Mother’s Day will be celebrated this year on May 10. While the occasion is often associated with appreciation and gratitude, much of motherhood remains unseen. Beyond daily physical responsibilities like feeding, bathing, and managing routines lies a deeper layer of emotional and cognitive work involved in running a household.
This is often referred to as the “mental load”, an invisible responsibility that continues even when physical tasks pause. It includes planning, remembering, organising and constantly anticipating the needs of the family. (Also read: Twinkle Khanna says mothers don’t want handmade cards on Mother’s Day; calls ‘a day of zero responsibilities’ best gift )
Understanding the concept of mental load
In an interview with HT Lifestyle, Prakriti Saxena Poddar, Clinically Trained Mental Health and Wellbeing Expert and Global Head at Roundglass, explains the concept of mental load and how it goes far beyond everyday multitasking or routine to-do lists.
“The mental load is not just to-do lists or multi-tasking. It is the never-ending process of tracking needs, planning logistics, and managing emotional environments,” she explains.
She adds that on any given day, mothers are juggling multiple invisible responsibilities at once. “Mothers are simultaneously remembering vaccination schedules, planning meals based on family preferences, and anticipating a child’s emotional reactions,” she notes, highlighting the constant background processing involved in caregiving.
According to her, research in cognitive psychology shows that this continuous mental engagement creates strain, as the brain rarely gets true recovery time. Unlike physical work, which has clearer endpoints, mental load is ongoing and cyclical.
Hidden psychological impact of constant alertness
One of the most challenging aspects of mental load is the inability to mentally switch off. Poddar explains that this constant alertness can take a serious toll on well-being.
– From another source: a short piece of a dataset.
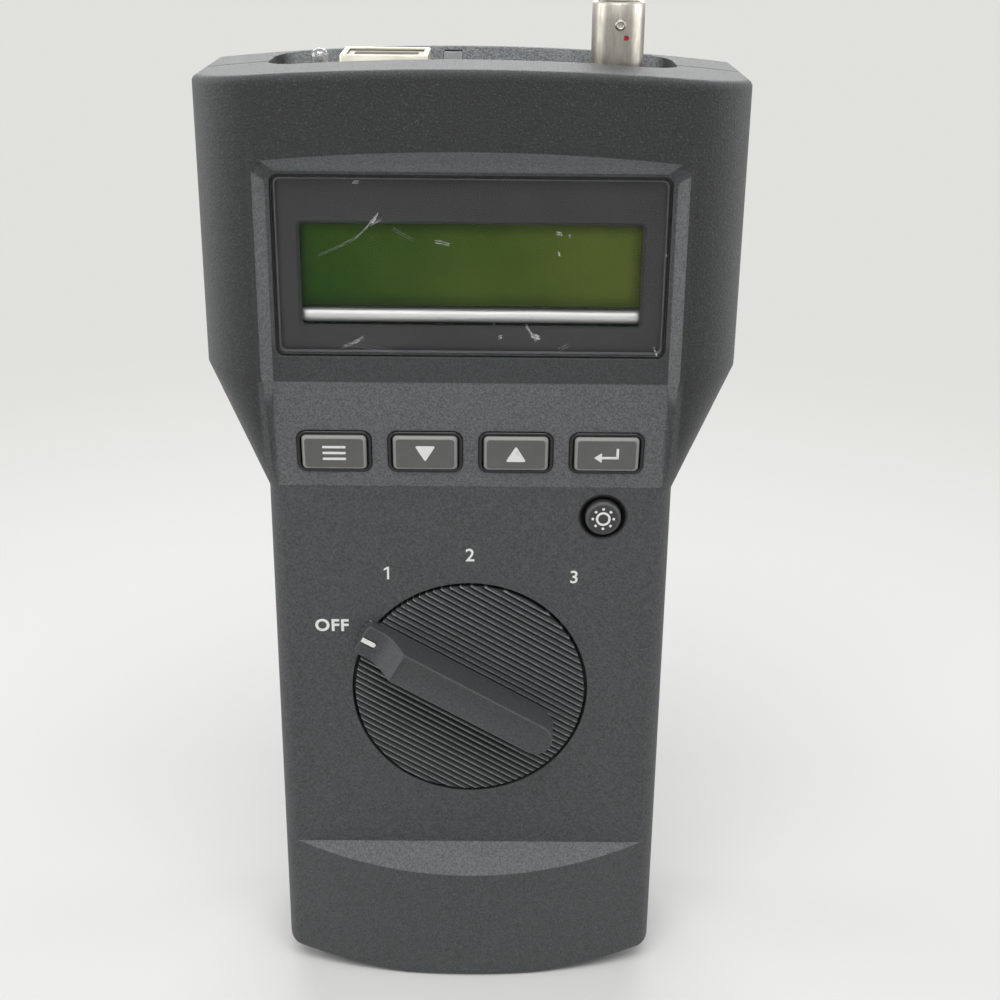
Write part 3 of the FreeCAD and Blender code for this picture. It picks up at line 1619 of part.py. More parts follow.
def make_battery_door():
    """Flush cover over the bay, with grip ribs and a sunk screw."""
    body = new_body("battery_door")
    half = "(%s + d.door_lap)" % BAY_HALF
    high = "(%s + d.door_head - d.bay_low + d.door_lap)" % BAY_HIGH
    face = sketch_on(body, "XZ_Plane")
    rectangle(face, "2 * %s" % half, high)
    pad(body, face, "d.door_thick")
    soften(body, "d.door_corner", along_y)
    screw_z = "d.bay_wall / 2 - d.door_head / 2 + %s / 2" % high
    steps = (
        ("d.screw_radius + 2 * d.hole_gap", "d.door_thick"),
        ("d.screw_head_radius + 2 * d.hole_gap", "d.door_screw_sink"),
    )
    for radius, depth in steps:
        hole = sketch_on(body, "XZ_Plane")
        circle(hole, radius, "0", screw_z)
        pocket(body, hole, depth, backwards=True)
    for i in range(5):
        groove = sketch_on(body, "XZ_Plane")
        rectangle(
            groove, "d.door_groove_length", "d.door_groove_width",
            "0", "%s / 2 - d.door_groove_drop - %d * d.door_groove_pitch" % (high, i),
        )
        pocket(body, groove, "d.door_rib", backwards=True)
    middle = "(d.bay_low - d.door_lap) + %s / 2" % high
    place(body, "0", REAR, middle)
    keep(body, "battery_door")
    seat = work_out(REAR) - size("door_screw_sink")
    held = screw(
        0, door_screw_spot(), seat, size("screw_radius"), size("screw_head_radius"),
        size("door_screw_sink") - size("cell_seat_gap"), size("door_screw_length"),
    )
    shaped("door_screw", held)


walls = case_solid()
shaped("front_case", make_front_case(walls))
shaped("rear_case", make_rear_case(walls))
shaped("case_screws", make_case_screws())
make_display()
make_keys()
make_knob_train()
make_main_board()
make_chips()
shaped("connector_panel", make_connector_panel())
make_jack()
make_coax()
make_indicator()
make_batteries()
make_battery_door()


def write_parts():
    """Check every object, then write one file for each sub-part."""
    doc.recompute()
    for thing in doc.Objects:
        if "Invalid" in thing.State or "Error" in thing.State:
            raise RuntimeError("%s failed: %s" % (thing.Name, thing.State))
    for part in SUBPARTS:
        if part.Shape.isNull() or not part.Shape.isValid():
            raise RuntimeError("%s has no valid shape" % part.Label)
    os.makedirs("parts", exist_ok=True)
    for part in SUBPARTS:
        part.Shape.exportStep("parts/%s.step" % part.Label)
        box_now = part.Shape.BoundBox
        print("%-22s solids %d  volume %9.1f  z %.1f..%.1f" % (
            part.Label, len(part.Shape.Solids), part.Shape.Volume, box_now.ZMin, box_now.ZMax))


write_parts()
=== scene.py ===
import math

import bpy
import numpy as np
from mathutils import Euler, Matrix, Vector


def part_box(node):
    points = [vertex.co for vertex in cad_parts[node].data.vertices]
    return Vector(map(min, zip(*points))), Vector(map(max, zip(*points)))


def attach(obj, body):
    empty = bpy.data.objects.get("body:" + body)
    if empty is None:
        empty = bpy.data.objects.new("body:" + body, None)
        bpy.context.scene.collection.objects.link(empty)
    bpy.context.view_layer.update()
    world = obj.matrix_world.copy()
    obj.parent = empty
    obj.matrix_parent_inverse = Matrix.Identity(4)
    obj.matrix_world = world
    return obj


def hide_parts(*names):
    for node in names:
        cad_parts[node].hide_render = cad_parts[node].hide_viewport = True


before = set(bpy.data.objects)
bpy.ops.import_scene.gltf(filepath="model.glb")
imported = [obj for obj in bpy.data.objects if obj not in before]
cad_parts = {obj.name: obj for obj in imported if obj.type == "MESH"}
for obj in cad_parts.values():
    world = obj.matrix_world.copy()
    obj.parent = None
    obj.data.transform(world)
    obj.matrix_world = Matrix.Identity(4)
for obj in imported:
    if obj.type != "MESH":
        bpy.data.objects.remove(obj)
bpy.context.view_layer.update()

# %% [markdown]
# # A handheld network cable tester
#
# The frame already holds every moulded, stamped and turned part at its real size. This lesson dresses
# it: each cell says what a piece is on the real tester, how it could be made, and why it is made this
# way. All lengths are metres, so a few millimetres are written as a number times `MM`.

MM = 0.001
face_y, sill_y = -12.8 * MM, -15.9 * MM  # front face of the grip, and the face below the display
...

“The mind keeps scanning, planning, anticipating and working out possibilities even while at rest,” she says, adding that this state is linked to increased stress, disrupted sleep and emotional fatigue.
She also points out that many studies associate unequal distribution of mental load with burnout and lower life satisfaction among mothers. Because this work is largely invisible, it often goes unrecognised, even by those experiencing it.
Poddar highlights that the pressure of motherhood has increased in recent years due to expanding social expectations. “Mothers are expected to be physically fit, emotionally available, socially active and professionally successful,” she observes.
With social media amplifying idealised versions of family life, many mothers feel constant pressure to keep up. “As these demands compete for limited emotional resources, overload becomes inevitable,” she explains, noting how even small pockets of personal time can feel out of reach.
Why mental load remains invisible and uneven
Despite growing conversations around shared parenting, mental load still disproportionately falls on women. Poddar explains that this is often because such responsibilities are harder to define and delegate.
She explains the idea of cognitive ownership, where even if tasks are shared, the responsibility of planning remains with one person. For example, while a partner may help with grocery shopping, tracking what is needed and when often remains an invisible mental task handled by mothers.
Poddar stresses that addressing mental load is not about doing less, but about sharing responsibility more equally. She suggests making invisible work visible within families. “It is important to recognise that preparation, anticipation and emotional care are also forms of labour,” she says.
She also recommends dividing responsibilities by ownership rather than task-sharing. For example, one partner managing school-related duties while another handles household logistics can reduce constant mental tracking.
From a clinical perspective, she adds that cognitive offloading tools like shared calendars and written reminders can significantly reduce mental strain.
Importance of being seen
Poddar emphasises the need to move away from the idea of perfect motherhood. “Seeking support should not be seen as failure, but as a necessary part of caregiving,” she says. When mental load is acknowledged and shared, she notes, both maternal well-being and family harmony improve.
She concludes by emphasising that much of maternal exhaustion comes from carrying invisible responsibilities. “The exhaustion many mothers feel today is the result of a mind carrying far more than anyone sees,” she says.
This Mother’s Day, she suggests, the most meaningful gift is awareness and shared responsibility, recognising and distributing the invisible work that mothers carry every day.
Note to readers: This article is for informational purposes only and not a substitute for professional medical advice. Always seek the advice of your doctor with any questions about a medical condition.